Après 2011, on avait créé la commission scientifique avant la promulgation du code de 2016. Entretemps, le Maroc a été dépassé par la révolution technologique, qui a complètement changé le paysage médiatique à travers le monde, a-t-il poursuivi

La révolution en la matière s’est en fait traduite par une démocratisation de la communication des masses sans intermédiaires au détriment des professionnels qui n’ont plus cette exclusivité comme avant.

Malheureusement, l’environnement marocain qui souffre d’un manque d’éducation et de culture et d’un taux élevé d’analphabétisme a offert l’occasion à toute une foule de gens pour prendre la parole à travers les réseaux sociaux. Malheureusement, tout le monde risque de couler sous l’effet de cette situation, qui souffre du manque d’organisation et d’orientation des discussions et des débats, qui se déroulent sans contrôle et sans évaluation, a-t-il prévenu.

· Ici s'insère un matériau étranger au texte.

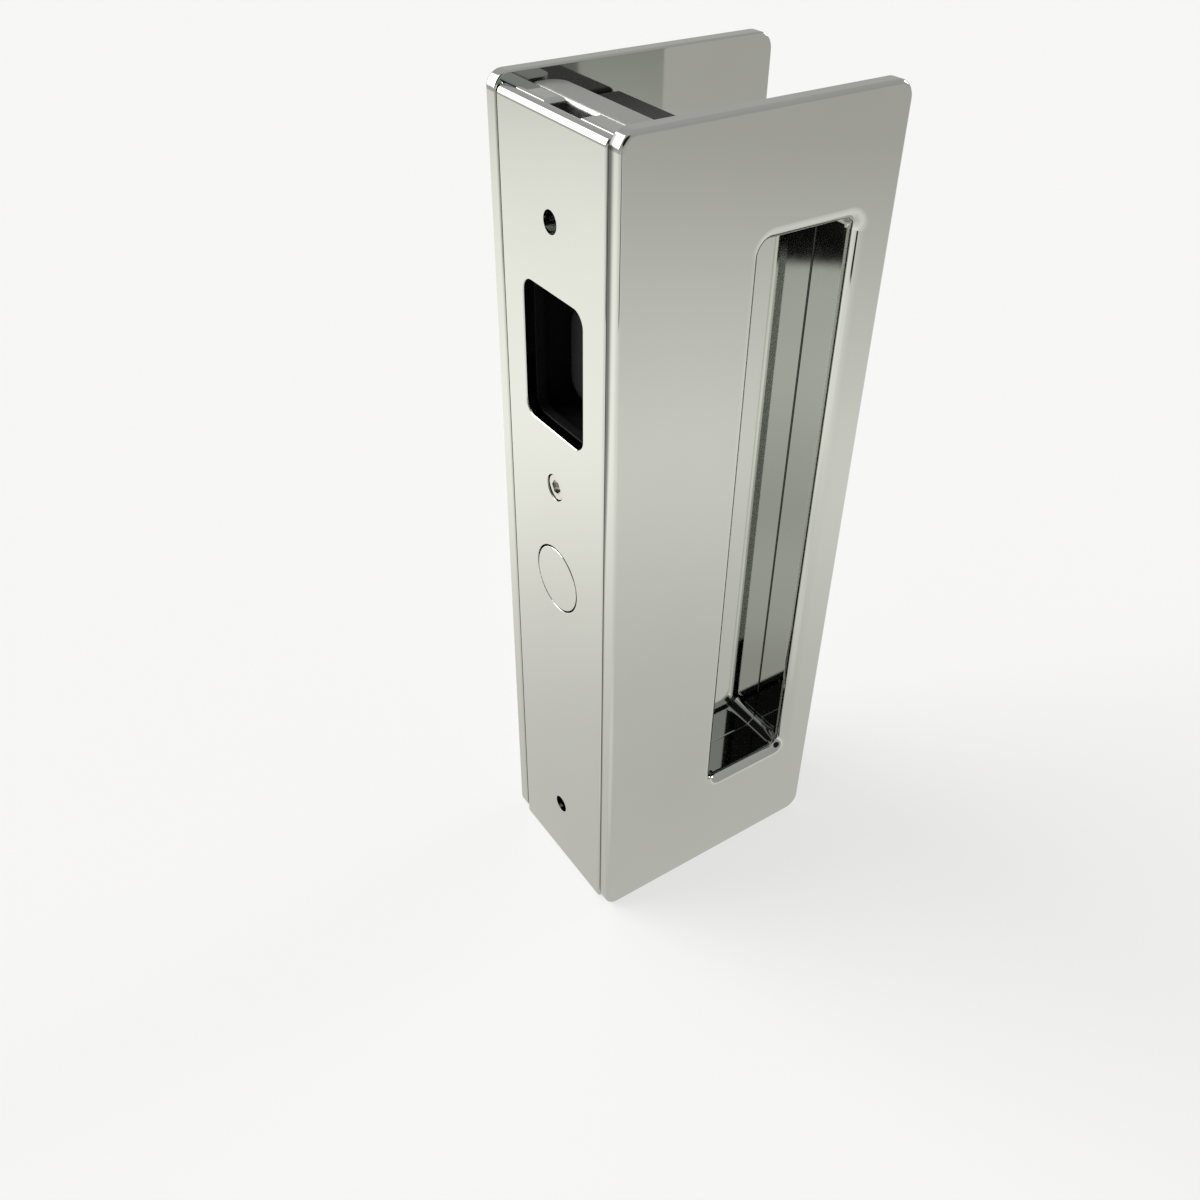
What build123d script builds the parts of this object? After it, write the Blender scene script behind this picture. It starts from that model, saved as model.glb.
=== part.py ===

Au Maroc, a-t-il affirmé, des acteurs officiels utilisent malheureusement des comptes virtuels pour défendre leurs intérêts ou régler des comptes. Pire encore, une bonne partie des gouvernants fait appel aujourd’hui au service des influenceurs, qui n’ont de compte à rendre qu’à leurs payeurs.

Il en résulte que le nombre des ventes de la presse écrite ne dépasse pas 30.000 exemplaires, a-t-il dit, ajoutant que la FMEJ estime dans une étude qu’il ne peut y avoir de démocratie sans médias professionnels.

Evoquant de nouveau la situation du secteur, il s’est arrêté sur la précarité économique des entreprises de presse, tout en indiquant que 40% des subventions de l’Etat (3 milliards de dirhams) vont à la télévision publique. Au niveau de la presse écrite, sa part du marché tourne autour de 7% seulement. Quant à la presse électronique, elle ne vit que des subsides des GAFA (M) qui s’accaparent quelque 80% des recettes.  

Il a également fait savoir que le secteur compte quelque 700 éditeurs de journaux et 726 journaux électroniques, rappelant que la presse a pour finalité majeure l’animation de la démocratie. Elle ne peut être considérée en aucun cas comme son acteur principal, a-t-il estimé.

Et Miftah d’appeler à soutenir le secteur car si on laisse tomber la presse sérieuse, on risque de créer le monstre de Frankenstein, qui menace tout dont en premier lieu la démocratie, a-t-il expliqué.